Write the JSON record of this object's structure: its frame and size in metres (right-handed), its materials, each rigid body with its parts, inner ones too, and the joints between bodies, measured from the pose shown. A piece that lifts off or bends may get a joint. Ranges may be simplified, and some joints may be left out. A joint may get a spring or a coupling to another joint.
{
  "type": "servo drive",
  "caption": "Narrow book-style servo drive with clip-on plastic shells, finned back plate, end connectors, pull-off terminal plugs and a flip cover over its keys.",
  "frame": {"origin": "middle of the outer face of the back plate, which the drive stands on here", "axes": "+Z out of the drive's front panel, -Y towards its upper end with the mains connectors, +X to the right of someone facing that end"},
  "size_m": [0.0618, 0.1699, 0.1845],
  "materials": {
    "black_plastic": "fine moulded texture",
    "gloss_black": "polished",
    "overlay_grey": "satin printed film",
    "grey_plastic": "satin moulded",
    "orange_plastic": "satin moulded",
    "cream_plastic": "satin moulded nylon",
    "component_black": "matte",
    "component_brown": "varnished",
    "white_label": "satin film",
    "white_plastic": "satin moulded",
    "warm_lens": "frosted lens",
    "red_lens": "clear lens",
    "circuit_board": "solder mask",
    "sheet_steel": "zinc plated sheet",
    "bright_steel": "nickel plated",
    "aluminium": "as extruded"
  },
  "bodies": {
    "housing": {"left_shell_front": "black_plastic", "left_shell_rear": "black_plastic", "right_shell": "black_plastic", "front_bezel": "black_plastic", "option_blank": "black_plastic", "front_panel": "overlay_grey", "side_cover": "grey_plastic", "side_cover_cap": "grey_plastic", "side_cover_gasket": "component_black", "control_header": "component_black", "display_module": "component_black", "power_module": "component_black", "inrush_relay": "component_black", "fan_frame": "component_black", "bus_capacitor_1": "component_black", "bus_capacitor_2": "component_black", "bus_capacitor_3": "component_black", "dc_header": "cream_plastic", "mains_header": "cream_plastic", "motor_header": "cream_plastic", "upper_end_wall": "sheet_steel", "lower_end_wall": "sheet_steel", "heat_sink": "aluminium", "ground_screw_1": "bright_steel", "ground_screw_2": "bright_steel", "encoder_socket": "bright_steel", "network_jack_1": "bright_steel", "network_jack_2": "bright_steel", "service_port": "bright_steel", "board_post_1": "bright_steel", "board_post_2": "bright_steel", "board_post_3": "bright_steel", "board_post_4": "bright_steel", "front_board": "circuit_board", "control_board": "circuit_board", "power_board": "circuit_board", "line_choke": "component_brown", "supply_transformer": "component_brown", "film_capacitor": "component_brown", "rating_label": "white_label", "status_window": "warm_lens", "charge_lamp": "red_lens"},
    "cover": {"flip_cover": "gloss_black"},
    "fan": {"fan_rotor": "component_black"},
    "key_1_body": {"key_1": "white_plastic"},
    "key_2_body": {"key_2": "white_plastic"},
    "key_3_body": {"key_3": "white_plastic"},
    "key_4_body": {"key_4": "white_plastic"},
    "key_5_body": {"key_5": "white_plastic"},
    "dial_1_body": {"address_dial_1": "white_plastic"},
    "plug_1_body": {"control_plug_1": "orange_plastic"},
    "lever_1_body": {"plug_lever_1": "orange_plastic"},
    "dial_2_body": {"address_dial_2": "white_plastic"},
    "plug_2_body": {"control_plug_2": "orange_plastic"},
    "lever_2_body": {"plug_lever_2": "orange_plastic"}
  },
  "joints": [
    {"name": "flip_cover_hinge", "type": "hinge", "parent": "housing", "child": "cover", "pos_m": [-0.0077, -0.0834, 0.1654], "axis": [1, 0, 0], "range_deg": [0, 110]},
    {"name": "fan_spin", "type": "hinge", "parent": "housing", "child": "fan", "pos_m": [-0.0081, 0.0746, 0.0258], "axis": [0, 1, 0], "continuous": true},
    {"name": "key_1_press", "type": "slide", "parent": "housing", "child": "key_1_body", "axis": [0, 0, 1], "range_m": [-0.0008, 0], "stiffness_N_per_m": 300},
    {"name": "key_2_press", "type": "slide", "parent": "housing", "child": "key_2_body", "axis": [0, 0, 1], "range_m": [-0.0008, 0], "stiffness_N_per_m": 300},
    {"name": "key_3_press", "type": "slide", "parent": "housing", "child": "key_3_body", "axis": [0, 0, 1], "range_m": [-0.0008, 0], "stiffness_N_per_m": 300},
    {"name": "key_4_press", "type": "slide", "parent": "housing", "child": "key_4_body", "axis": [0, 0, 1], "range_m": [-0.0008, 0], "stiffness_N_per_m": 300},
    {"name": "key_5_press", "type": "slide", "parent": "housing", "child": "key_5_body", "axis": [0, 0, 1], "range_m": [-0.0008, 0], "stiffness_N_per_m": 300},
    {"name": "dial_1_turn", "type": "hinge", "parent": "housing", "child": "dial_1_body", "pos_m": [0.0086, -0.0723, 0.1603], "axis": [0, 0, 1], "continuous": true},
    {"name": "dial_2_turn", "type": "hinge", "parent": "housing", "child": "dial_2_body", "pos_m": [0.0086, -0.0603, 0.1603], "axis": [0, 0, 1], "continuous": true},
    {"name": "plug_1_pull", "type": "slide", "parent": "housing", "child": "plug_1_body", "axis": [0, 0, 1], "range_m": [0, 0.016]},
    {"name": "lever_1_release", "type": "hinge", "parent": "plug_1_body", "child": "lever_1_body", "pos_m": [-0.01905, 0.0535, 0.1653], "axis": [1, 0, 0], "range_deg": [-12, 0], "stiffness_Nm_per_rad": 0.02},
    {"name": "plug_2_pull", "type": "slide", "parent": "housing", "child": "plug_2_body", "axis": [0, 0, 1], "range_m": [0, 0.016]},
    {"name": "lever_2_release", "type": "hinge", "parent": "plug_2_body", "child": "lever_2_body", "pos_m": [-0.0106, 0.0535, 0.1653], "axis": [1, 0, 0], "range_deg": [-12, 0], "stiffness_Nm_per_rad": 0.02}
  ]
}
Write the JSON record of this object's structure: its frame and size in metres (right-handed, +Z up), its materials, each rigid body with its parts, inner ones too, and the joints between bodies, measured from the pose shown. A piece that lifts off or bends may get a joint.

REQUIRED WORK | Copy out all of the lines above exactly.

ANSWER IN FULL |
Write the JSON record of this object's structure: its frame and size in metres (right-handed), its materials, each rigid body with its parts, inner ones too, and the joints between bodies, measured from the pose shown. A piece that lifts off or bends may get a joint. Ranges may be simplified, and some joints may be left out. A joint may get a spring or a coupling to another joint.
{
  "type": "servo drive",
  "caption": "Narrow book-style servo drive with clip-on plastic shells, finned back plate, end connectors, pull-off terminal plugs and a flip cover over its keys.",
  "frame": {"origin": "middle of the outer face of the back plate, which the drive stands on here", "axes": "+Z out of the drive's front panel, -Y towards its upper end with the mains connectors, +X to the right of someone facing that end"},
  "size_m": [0.0618, 0.1699, 0.1845],
  "materials": {
    "black_plastic": "fine moulded texture",
    "gloss_black": "polished",
    "overlay_grey": "satin printed film",
    "grey_plastic": "satin moulded",
    "orange_plastic": "satin moulded",
    "cream_plastic": "satin moulded nylon",
    "component_black": "matte",
    "component_brown": "varnished",
    "white_label": "satin film",
    "white_plastic": "satin moulded",
    "warm_lens": "frosted lens",
    "red_lens": "clear lens",
    "circuit_board": "solder mask",
    "sheet_steel": "zinc plated sheet",
    "bright_steel": "nickel plated",
    "aluminium": "as extruded"
  },
  "bodies": {
    "housing": {"left_shell_front": "black_plastic", "left_shell_rear": "black_plastic", "right_shell": "black_plastic", "front_bezel": "black_plastic", "option_blank": "black_plastic", "front_panel": "overlay_grey", "side_cover": "grey_plastic", "side_cover_cap": "grey_plastic", "side_cover_gasket": "component_black", "control_header": "component_black", "display_module": "component_black", "power_module": "component_black", "inrush_relay": "component_black", "fan_frame": "component_black", "bus_capacitor_1": "component_black", "bus_capacitor_2": "component_black", "bus_capacitor_3": "component_black", "dc_header": "cream_plastic", "mains_header": "cream_plastic", "motor_header": "cream_plastic", "upper_end_wall": "sheet_steel", "lower_end_wall": "sheet_steel", "heat_sink": "aluminium", "ground_screw_1": "bright_steel", "ground_screw_2": "bright_steel", "encoder_socket": "bright_steel", "network_jack_1": "bright_steel", "network_jack_2": "bright_steel", "service_port": "bright_steel", "board_post_1": "bright_steel", "board_post_2": "bright_steel", "board_post_3": "bright_steel", "board_post_4": "bright_steel", "front_board": "circuit_board", "control_board": "circuit_board", "power_board": "circuit_board", "line_choke": "component_brown", "supply_transformer": "component_brown", "film_capacitor": "component_brown", "rating_label": "white_label", "status_window": "warm_lens", "charge_lamp": "red_lens"},
    "cover": {"flip_cover": "gloss_black"},
    "fan": {"fan_rotor": "component_black"},
    "key_1_body": {"key_1": "white_plastic"},
    "key_2_body": {"key_2": "white_plastic"},
    "key_3_body": {"key_3": "white_plastic"},
    "key_4_body": {"key_4": "white_plastic"},
    "key_5_body": {"key_5": "white_plastic"},
    "dial_1_body": {"address_dial_1": "white_plastic"},
    "plug_1_body": {"control_plug_1": "orange_plastic"},
    "lever_1_body": {"plug_lever_1": "orange_plastic"},
    "dial_2_body": {"address_dial_2": "white_plastic"},
    "plug_2_body": {"control_plug_2": "orange_plastic"},
    "lever_2_body": {"plug_lever_2": "orange_plastic"}
  },
  "joints": [
    {"name": "flip_cover_hinge", "type": "hinge", "parent": "housing", "child": "cover", "pos_m": [-0.0077, -0.0834, 0.1654], "axis": [1, 0, 0], "range_deg": [0, 110]},
    {"name": "fan_spin", "type": "hinge", "parent": "housing", "child": "fan", "pos_m": [-0.0081, 0.0746, 0.0258], "axis": [0, 1, 0], "continuous": true},
    {"name": "key_1_press", "type": "slide", "parent": "housing", "child": "key_1_body", "axis": [0, 0, 1], "range_m": [-0.0008, 0], "stiffness_N_per_m": 300},
    {"name": "key_2_press", "type": "slide", "parent": "housing", "child": "key_2_body", "axis": [0, 0, 1], "range_m": [-0.0008, 0], "stiffness_N_per_m": 300},
    {"name": "key_3_press", "type": "slide", "parent": "housing", "child": "key_3_body", "axis": [0, 0, 1], "range_m": [-0.0008, 0], "stiffness_N_per_m": 300},
    {"name": "key_4_press", "type": "slide", "parent": "housing", "child": "key_4_body", "axis": [0, 0, 1], "range_m": [-0.0008, 0], "stiffness_N_per_m": 300},
    {"name": "key_5_press", "type": "slide", "parent": "housing", "child": "key_5_body", "axis": [0, 0, 1], "range_m": [-0.0008, 0], "stiffness_N_per_m": 300},
    {"name": "dial_1_turn", "type": "hinge", "parent": "housing", "child": "dial_1_body", "pos_m": [0.0086, -0.0723, 0.1603], "axis": [0, 0, 1], "continuous": true},
    {"name": "dial_2_turn", "type": "hinge", "parent": "housing", "child": "dial_2_body", "pos_m": [0.0086, -0.0603, 0.1603], "axis": [0, 0, 1], "continuous": true},
    {"name": "plug_1_pull", "type": "slide", "parent": "housing", "child": "plug_1_body", "axis": [0, 0, 1], "range_m": [0, 0.016]},
    {"name": "lever_1_release", "type": "hinge", "parent": "plug_1_body", "child": "lever_1_body", "pos_m": [-0.01905, 0.0535, 0.1653], "axis": [1, 0, 0], "range_deg": [-12, 0], "stiffness_Nm_per_rad": 0.02},
    {"name": "plug_2_pull", "type": "slide", "parent": "housing", "child": "plug_2_body", "axis": [0, 0, 1], "range_m": [0, 0.016]},
    {"name": "lever_2_release", "type": "hinge", "parent": "plug_2_body", "child": "lever_2_body", "pos_m": [-0.0106, 0.0535, 0.1653], "axis": [1, 0, 0], "range_deg": [-12, 0], "stiffness_Nm_per_rad": 0.02}
  ]
}
Write the JSON record of this object's structure: its frame and size in metres (right-handed, +Z up), its materials, each rigid body with its parts, inner ones too, and the joints between bodies, measured from the pose shown. A piece that lifts off or bends may get a joint.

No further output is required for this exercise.